### INFORMATION SHOWN
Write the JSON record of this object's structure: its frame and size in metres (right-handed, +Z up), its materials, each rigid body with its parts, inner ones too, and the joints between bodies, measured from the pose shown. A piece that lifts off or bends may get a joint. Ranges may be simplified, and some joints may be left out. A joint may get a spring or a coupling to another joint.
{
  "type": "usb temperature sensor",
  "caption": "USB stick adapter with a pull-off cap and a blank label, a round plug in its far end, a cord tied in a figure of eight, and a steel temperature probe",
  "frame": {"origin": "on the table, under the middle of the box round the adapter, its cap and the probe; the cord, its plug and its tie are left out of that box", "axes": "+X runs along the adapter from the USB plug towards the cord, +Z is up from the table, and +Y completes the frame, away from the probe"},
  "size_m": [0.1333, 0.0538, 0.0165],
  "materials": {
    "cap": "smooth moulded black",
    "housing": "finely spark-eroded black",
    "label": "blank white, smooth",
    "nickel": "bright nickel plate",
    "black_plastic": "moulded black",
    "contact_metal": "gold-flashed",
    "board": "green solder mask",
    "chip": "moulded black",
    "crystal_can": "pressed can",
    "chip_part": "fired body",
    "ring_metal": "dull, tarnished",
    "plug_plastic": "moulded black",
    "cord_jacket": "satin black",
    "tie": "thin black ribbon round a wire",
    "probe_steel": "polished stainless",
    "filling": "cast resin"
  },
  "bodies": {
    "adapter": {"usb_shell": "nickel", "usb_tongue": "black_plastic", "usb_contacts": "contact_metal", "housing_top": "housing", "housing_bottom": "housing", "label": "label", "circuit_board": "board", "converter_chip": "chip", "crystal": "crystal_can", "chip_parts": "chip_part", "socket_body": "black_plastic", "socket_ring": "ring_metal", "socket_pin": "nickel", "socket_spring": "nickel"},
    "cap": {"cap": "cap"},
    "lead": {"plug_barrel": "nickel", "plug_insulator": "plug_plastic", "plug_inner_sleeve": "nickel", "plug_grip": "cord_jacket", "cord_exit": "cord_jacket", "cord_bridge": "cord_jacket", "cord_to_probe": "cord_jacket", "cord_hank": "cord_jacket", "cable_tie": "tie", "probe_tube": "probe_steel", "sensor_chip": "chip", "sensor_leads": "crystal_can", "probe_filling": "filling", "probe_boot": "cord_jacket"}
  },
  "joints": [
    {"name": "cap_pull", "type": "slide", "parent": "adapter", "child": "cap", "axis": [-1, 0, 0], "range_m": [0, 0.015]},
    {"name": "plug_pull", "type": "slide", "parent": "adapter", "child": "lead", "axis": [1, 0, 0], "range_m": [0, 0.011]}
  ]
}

### TASK BRIEF
Write the material out exactly, with nothing left out.

### TASK ANSWER
Write the JSON record of this object's structure: its frame and size in metres (right-handed, +Z up), its materials, each rigid body with its parts, inner ones too, and the joints between bodies, measured from the pose shown. A piece that lifts off or bends may get a joint. Ranges may be simplified, and some joints may be left out. A joint may get a spring or a coupling to another joint.
{
  "type": "usb temperature sensor",
  "caption": "USB stick adapter with a pull-off cap and a blank label, a round plug in its far end, a cord tied in a figure of eight, and a steel temperature probe",
  "frame": {"origin": "on the table, under the middle of the box round the adapter, its cap and the probe; the cord, its plug and its tie are left out of that box", "axes": "+X runs along the adapter from the USB plug towards the cord, +Z is up from the table, and +Y completes the frame, away from the probe"},
  "size_m": [0.1333, 0.0538, 0.0165],
  "materials": {
    "cap": "smooth moulded black",
    "housing": "finely spark-eroded black",
    "label": "blank white, smooth",
    "nickel": "bright nickel plate",
    "black_plastic": "moulded black",
    "contact_metal": "gold-flashed",
    "board": "green solder mask",
    "chip": "moulded black",
    "crystal_can": "pressed can",
    "chip_part": "fired body",
    "ring_metal": "dull, tarnished",
    "plug_plastic": "moulded black",
    "cord_jacket": "satin black",
    "tie": "thin black ribbon round a wire",
    "probe_steel": "polished stainless",
    "filling": "cast resin"
  },
  "bodies": {
    "adapter": {"usb_shell": "nickel", "usb_tongue": "black_plastic", "usb_contacts": "contact_metal", "housing_top": "housing", "housing_bottom": "housing", "label": "label", "circuit_board": "board", "converter_chip": "chip", "crystal": "crystal_can", "chip_parts": "chip_part", "socket_body": "black_plastic", "socket_ring": "ring_metal", "socket_pin": "nickel", "socket_spring": "nickel"},
    "cap": {"cap": "cap"},
    "lead": {"plug_barrel": "nickel", "plug_insulator": "plug_plastic", "plug_inner_sleeve": "nickel", "plug_grip": "cord_jacket", "cord_exit": "cord_jacket", "cord_bridge": "cord_jacket", "cord_to_probe": "cord_jacket", "cord_hank": "cord_jacket", "cable_tie": "tie", "probe_tube": "probe_steel", "sensor_chip": "chip", "sensor_leads": "crystal_can", "probe_filling": "filling", "probe_boot": "cord_jacket"}
  },
  "joints": [
    {"name": "cap_pull", "type": "slide", "parent": "adapter", "child": "cap", "axis": [-1, 0, 0], "range_m": [0, 0.015]},
    {"name": "plug_pull", "type": "slide", "parent": "adapter", "child": "lead", "axis": [1, 0, 0], "range_m": [0, 0.011]}
  ]
}